Yes, but: Kidgeni also highlights all the challenges facing other generative engines, from intellectual property issues to hallucinations to bias.

  • A request to portray "a computer engineer at a desk" returned an image of a white man and a prompt for" nurse in scrubs" featured a white woman. Meanwhile, a request to show a poor homeless woman produced an indigenous or Latina woman.
  • Kidgeni makes no deliberate effort to exclude notable figures, such as Curry. I also had no problem having it create a picture of The Simpsons on a beach in Tahiti — although Marge appeared to have literally let her hair down, while Homer was also sporting some blue hair.

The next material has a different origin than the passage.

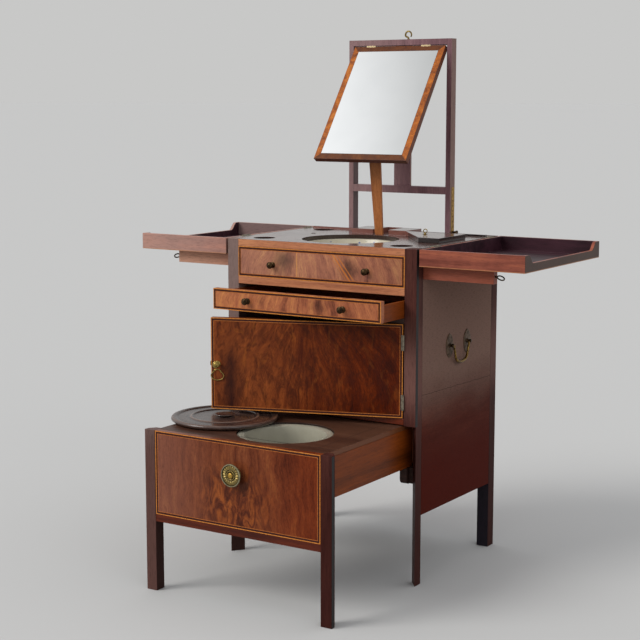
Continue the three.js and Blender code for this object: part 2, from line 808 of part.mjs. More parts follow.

The good: Both the images and stories largely deliver fun results with minimal effort.

  • I found it a good way to introduce AI to Harvey and liked that it brings kids into the creative process rather than focusing on, say, writing homework essays for them.
  • While the app seemed to do a decent job rejecting some obviously unsafe requests, i'd probably still supervise a youngster's use, at least initially.

The bad: The stories take a minute or so to generate, which can test the patience of those with short attention spans.

  • At $10 to $50 per month, Kidgeni isn't cheap. There is also a pay-as-you-go option that starts at $5, and Lock said he is still experimenting with pricing. Sharing options are fairly limited, though there is a way to e-mail one's images.
  • Kidgeni also offers the ability to order a T-shirt or hoodie with one's AI image creation, at prices ranging from $20 to $50.
  • Given the unsettled state of the law around AI and intellectual property, sooner or later, someone who owns the rights to an image that they really don't want the service selling on a T-shirt is likely to take action.

My thought bubble: Kidgeni illustrates what one person can do with broad access to AI technology. I'm also keen to see how big the children's market for generative AI gets and who jumps in — there's plenty of opportunity across education and entertainment.